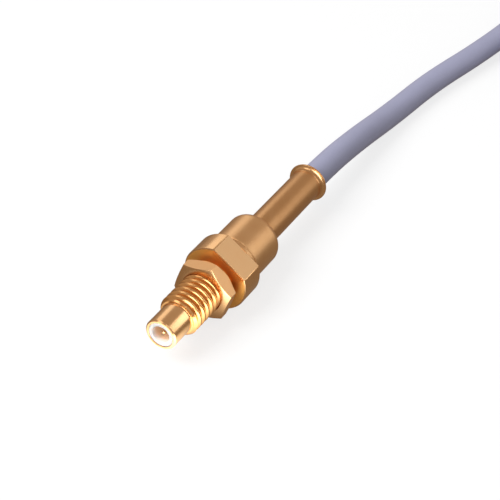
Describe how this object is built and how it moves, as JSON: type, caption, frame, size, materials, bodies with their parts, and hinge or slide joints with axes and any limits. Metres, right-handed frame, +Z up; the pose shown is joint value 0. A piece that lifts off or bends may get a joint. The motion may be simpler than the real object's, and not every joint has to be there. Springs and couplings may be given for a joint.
{
  "type": "threaded coaxial panel jack with cable",
  "caption": "Gold-plated threaded coaxial panel jack: round nose, 10-32 thread with nut, flatted flange, rounded shell and crimp ferrule, on a short coiled cable.",
  "frame": {"origin": "on the connector's axis, in the plane of the flange's front face, which seats on the panel", "axes": "+Y along the axis towards the cable, so the nose faces -Y; +Z up from the surface the jack lies on"},
  "size_m": [0.0366, 0.1257, 0.008],
  "materials": {
    "gold_plate": "satin gold plating over turned brass",
    "contact_gold": "bright gold plating",
    "ptfe": "machined white PTFE",
    "jacket": "smooth lavender-grey cable jacket",
    "braid": "silver-plated copper braid",
    "conductor": "silver-plated solid wire",
    "tie": "natural nylon"
  },
  "bodies": {
    "connector": {"body": "gold_plate", "rear_sleeve": "gold_plate", "front_insulator": "ptfe", "rear_insulator": "ptfe", "contact_pin": "contact_gold", "crimp_ferrule": "gold_plate", "cable_braid": "braid", "cable_dielectric": "ptfe", "cable_conductor": "conductor", "cable": "jacket", "cable_coil": "jacket", "coil_tie": "tie", "end_braid": "braid", "end_dielectric": "ptfe", "end_conductor": "conductor"},
    "washer": {"lock_washer": "gold_plate"},
    "nut": {"hex_nut": "gold_plate"}
  },
  "joints": [
    {"name": "washer_slide", "type": "slide", "parent": "connector", "child": "washer", "axis": [0, 1, 0], "range_m": [-0.0048, 0.00083]},
    {"name": "nut_spin", "type": "hinge", "parent": "washer", "child": "nut", "pos_m": [0, -0.00208, 0], "axis": [0, 1, 0], "range_deg": [-2180, 380]}
  ],
  "couplings": [
    {"joint": "nut_spin", "follows": "washer_slide", "rad_per_m": 7915.8}
  ]
}
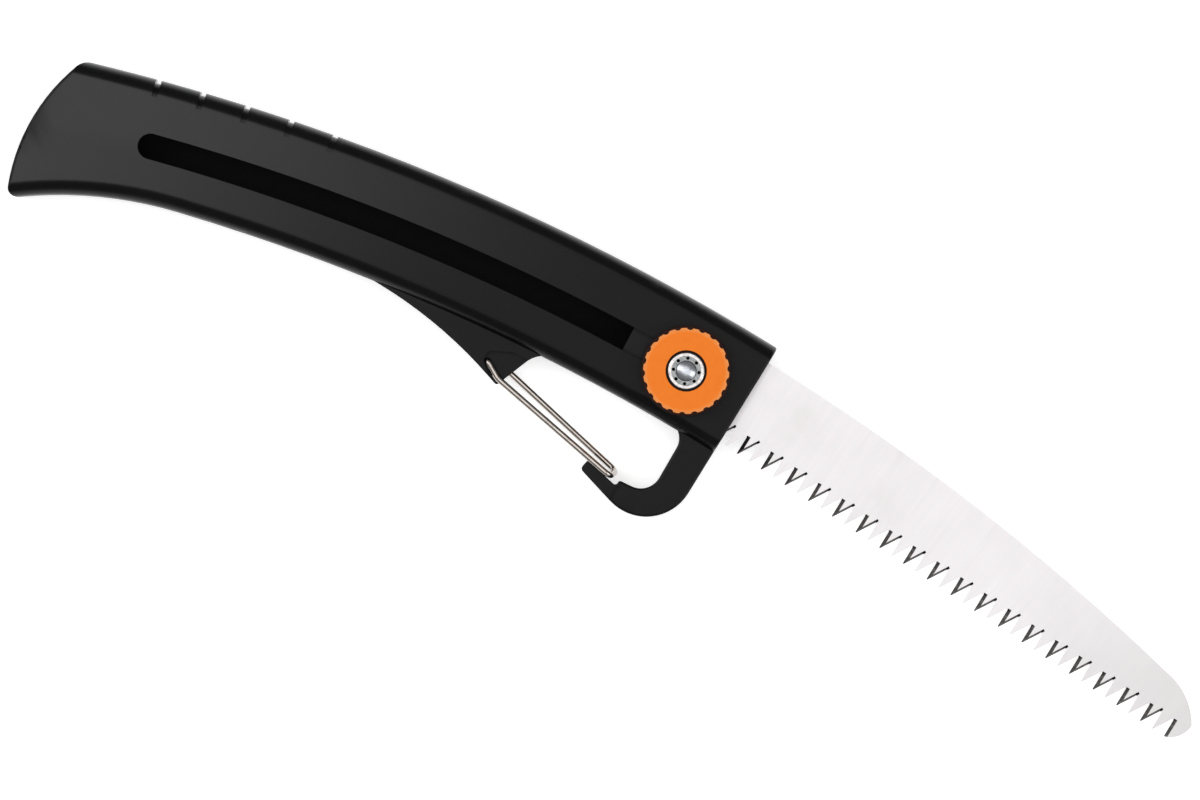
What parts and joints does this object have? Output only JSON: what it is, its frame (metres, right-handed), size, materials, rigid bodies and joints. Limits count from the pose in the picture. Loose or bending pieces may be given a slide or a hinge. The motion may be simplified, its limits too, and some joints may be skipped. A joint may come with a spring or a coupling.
{
  "type": "retractable pruning saw",
  "caption": "Pruning saw with a curved toothed blade that slides out of a two-part handle, a clamp knob in an arc slot, and a wire-gate carabiner hook at the front.",
  "frame": {"origin": "on the clamp bolt's axis, in the plane of the handle's back face", "axes": "+X points to the blade's tip, along the tangent of the guide arc at the bolt; +Y points to the spine; +Z points from the back face to the knob"},
  "size_m": [0.3711, 0.0713, 0.0229],
  "materials": {
    "handle_plastic": "satin black moulded plastic, fine texture",
    "slide_plastic": "plain black moulded plastic",
    "washer_plastic": "plain black moulded plastic",
    "knob_plastic": "bright orange moulded plastic",
    "blade_steel": "pale ground steel, fine cross brushing",
    "bolt_steel": "bright plated steel",
    "insert_steel": "bright plated steel",
    "gate_steel": "polished drawn wire",
    "screw_steel": "zinc plated steel"
  },
  "bodies": {
    "handle": {"front_shell": "handle_plastic", "rear_shell": "handle_plastic", "shell_screws": "screw_steel"},
    "carriage": {"blade": "blade_steel", "slide_pad_front": "slide_plastic", "slide_pad_rear": "slide_plastic", "pad_rivets": "screw_steel", "clamp_bolt": "bolt_steel"},
    "thrust": {"knob_washer": "washer_plastic"},
    "knob": {"knob": "knob_plastic", "knob_insert": "insert_steel"},
    "gate": {"wire_gate": "gate_steel"}
  },
  "joints": [
    {"name": "blade_slide", "type": "hinge", "parent": "handle", "child": "carriage", "pos_m": [0, -0.652, 0], "axis": [0, 0, 1], "range_deg": [0, 14.5]},
    {"name": "knob_lift", "type": "slide", "parent": "carriage", "child": "thrust", "axis": [0, 0, 1], "range_m": [0, 0.001]},
    {"name": "knob_turn", "type": "hinge", "parent": "thrust", "child": "knob", "pos_m": [0, 0, 0], "axis": [0, 0, 1], "range_deg": [0, 360]},
    {"name": "gate_swing", "type": "hinge", "parent": "handle", "child": "gate", "pos_m": [-0.0502, -0.0256, 0], "axis": [0, 0, 1], "range_deg": [0, 21], "stiffness_Nm_per_rad": 0.05, "springref_deg": -9.74}
  ],
  "couplings": [
    {"joint": "knob_turn", "follows": "knob_lift", "rad_per_m": 6283.2}
  ]
}
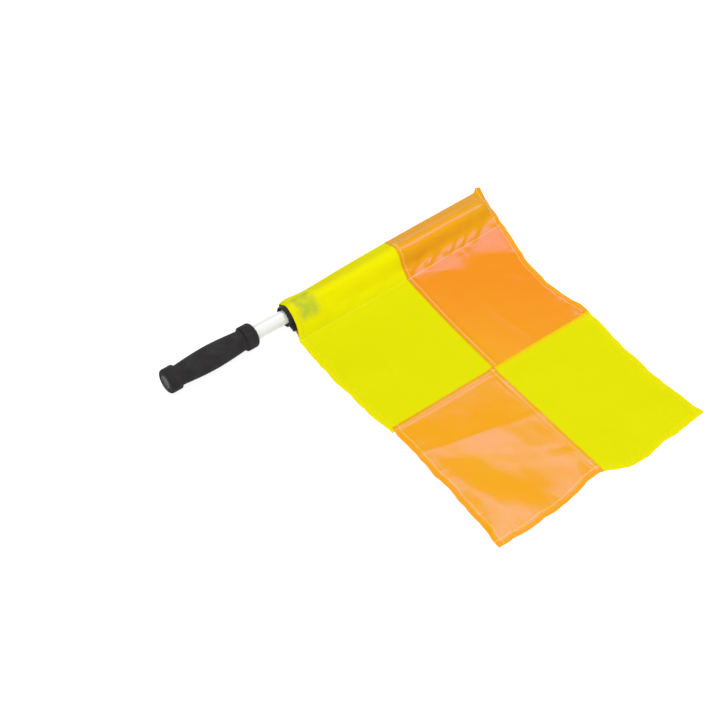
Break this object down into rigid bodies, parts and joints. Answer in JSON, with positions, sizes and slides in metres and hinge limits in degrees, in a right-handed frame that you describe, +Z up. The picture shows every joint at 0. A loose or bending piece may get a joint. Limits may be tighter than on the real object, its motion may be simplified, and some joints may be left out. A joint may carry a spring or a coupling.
{
  "type": "linesman flag",
  "caption": "Checked signal flag lying flat: a sewn cloth whose sleeve slides on and turns round a straight tube with a flared foam grip.",
  "frame": {"origin": "on the surface that the flag lies on, under the middle of the whole flag's box", "axes": "+X along the pole from butt to tip, +Y from the free fly edge towards the pole, +Z up from the surface it lies on"},
  "size_m": [0.5713, 0.5076, 0.038],
  "materials": {
    "tube_white": "glossy white rigid plastic tube",
    "foam_black": "matte closed-cell foam rubber",
    "plastic_black": "satin moulded plastic",
    "tape_black": "woven hook and loop tape",
    "cloth_yellow": "fluorescent yellow woven polyester",
    "cloth_orange": "fluorescent orange satin-faced polyester"
  },
  "bodies": {
    "pole": {"pole_tube": "tube_white", "foam_grip": "foam_black", "butt_plug": "plastic_black", "tip_cap": "plastic_black", "hook_tape_ring": "tape_black"},
    "tape_ring": {"loop_tape_ring": "tape_black"},
    "flag": {"yellow_hoist_check": "cloth_yellow", "orange_hoist_check": "cloth_orange", "orange_fly_check": "cloth_orange", "yellow_fly_check": "cloth_yellow", "loop_tape_tail": "tape_black"}
  },
  "joints": [
    {"name": "flag_slide", "type": "slide", "parent": "pole", "child": "tape_ring", "axis": [0.9999, 0, -0.0113], "range_m": [0, 0.36]},
    {"name": "flag_turn", "type": "hinge", "parent": "tape_ring", "child": "flag", "pos_m": [-0.0675, 0.2125, 0.01681], "axis": [0.9999, 0, -0.0113], "continuous": true}
  ]
}
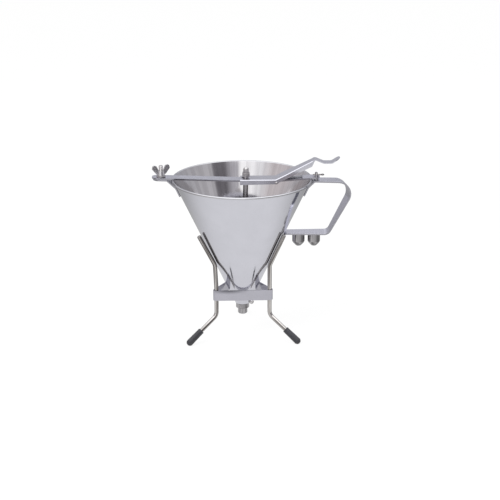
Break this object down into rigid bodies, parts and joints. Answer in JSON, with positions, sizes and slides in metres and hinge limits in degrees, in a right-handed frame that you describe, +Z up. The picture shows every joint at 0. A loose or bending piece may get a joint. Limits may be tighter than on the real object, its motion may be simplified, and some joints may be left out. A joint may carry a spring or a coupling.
{
  "type": "piston funnel batter dispenser on wire stand",
  "caption": "Conical stainless funnel with a lever-lifted valve rod, clamped bridge bar, strap handle, screw-on nozzles and a three-legged wire stand",
  "frame": {"origin": "on the funnel's axis at table level, in the plane of the feet", "axes": "+X from the funnel's axis towards the handle, +Z up, +Y away from the side with two feet"},
  "size_m": [0.272, 0.1944, 0.2588],
  "materials": {
    "cone_steel": "bright polished outside, brushed round inside",
    "strap_steel": "satin brushed strap",
    "turned_steel": "turned",
    "nozzle_steel": "turned, satin",
    "cast_steel": "cast and tumbled",
    "wire_steel": "drawn and polished wire",
    "spring_steel": "rolled spring strip",
    "foot_rubber": "moulded, soft sheen"
  },
  "bodies": {
    "stand": {"leg_left": "wire_steel", "leg_right": "wire_steel", "leg_back": "wire_steel", "foot_left": "foot_rubber", "foot_right": "foot_rubber", "foot_back": "foot_rubber", "stand_band": "strap_steel"},
    "funnel": {"funnel_cone": "cone_steel", "outlet_socket": "turned_steel", "socket_lug": "turned_steel", "handle": "strap_steel", "nozzle_stud_inner": "turned_steel", "nozzle_stud_outer": "turned_steel", "clamp_bracket": "strap_steel", "clamp_stud": "turned_steel", "clamp_washer": "turned_steel", "bridge_bar": "strap_steel", "hook_stud": "turned_steel"},
    "lever": {"lever": "strap_steel", "pivot_pin": "turned_steel", "pivot_washers": "turned_steel", "return_spring": "spring_steel"},
    "rod": {"valve_rod": "turned_steel", "rod_nut": "turned_steel", "rod_cap_nut": "turned_steel"},
    "wing_nut": {"wing_nut": "cast_steel"},
    "retaining_pin": {"retaining_pin": "wire_steel"},
    "fitted_nozzle": {"fitted_nozzle": "nozzle_steel"},
    "spare_nozzle_inner": {"spare_nozzle_inner": "nozzle_steel"},
    "spare_nozzle_outer": {"spare_nozzle_outer": "nozzle_steel"}
  },
  "joints": [
    {"name": "funnel_lift", "type": "slide", "parent": "stand", "child": "funnel", "axis": [0, 0, 1], "range_m": [0, 0.14]},
    {"name": "lever_tilt", "type": "hinge", "parent": "funnel", "child": "lever", "pos_m": [0.047, 0, 0.2249], "axis": [0, 1, 0], "range_deg": [0, 12], "stiffness_Nm_per_rad": 0.15, "springref_deg": -20.05, "deforming": ["return_spring"]},
    {"name": "rod_lift", "type": "slide", "parent": "funnel", "child": "rod", "axis": [0.029, 0, 0.9996], "range_m": [0, 0.0083]},
    {"name": "wing_nut_turn", "type": "hinge", "parent": "funnel", "child": "wing_nut", "pos_m": [-0.111, 0, 0.234], "axis": [0, 0, 1], "continuous": true},
    {"name": "retaining_pin_pull", "type": "slide", "parent": "funnel", "child": "retaining_pin", "axis": [1, 0, 0], "range_m": [0, 0.008]},
    {"name": "fitted_nozzle_turn", "type": "hinge", "parent": "funnel", "child": "fitted_nozzle", "pos_m": [0, 0, 0.04], "axis": [0, 0, 1], "continuous": true},
    {"name": "spare_nozzle_inner_turn", "type": "hinge", "parent": "funnel", "child": "spare_nozzle_inner", "pos_m": [0.0782, 0, 0.14], "axis": [0, 0, 1], "continuous": true},
    {"name": "spare_nozzle_outer_turn", "type": "hinge", "parent": "funnel", "child": "spare_nozzle_outer", "pos_m": [0.0997, 0, 0.14], "axis": [0, 0, 1], "continuous": true}
  ],
  "couplings": [
    {"joint": "rod_lift", "follows": "lever_tilt", "m_per_rad": 0.0392}
  ]
}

------------------------------------------------------------------------

What the task requires:
Extract, from the material above, each line holding the word "pose".

Expected answer:
Describe how this object is built and how it moves, as JSON: type, caption, frame, size, materials, bodies with their parts, and hinge or slide joints with axes and any limits. Metres, right-handed frame, +Z up; the pose shown is joint value 0. A piece that lifts off or bends may get a joint. The motion may be simpler than the real object's, and not every joint has to be there. Springs and couplings may be given for a joint.
What parts and joints does this object have? Output only JSON: what it is, its frame (metres, right-handed), size, materials, rigid bodies and joints. Limits count from the pose in the picture. Loose or bending pieces may be given a slide or a hinge. The motion may be simplified, its limits too, and some joints may be skipped. A joint may come with a spring or a coupling.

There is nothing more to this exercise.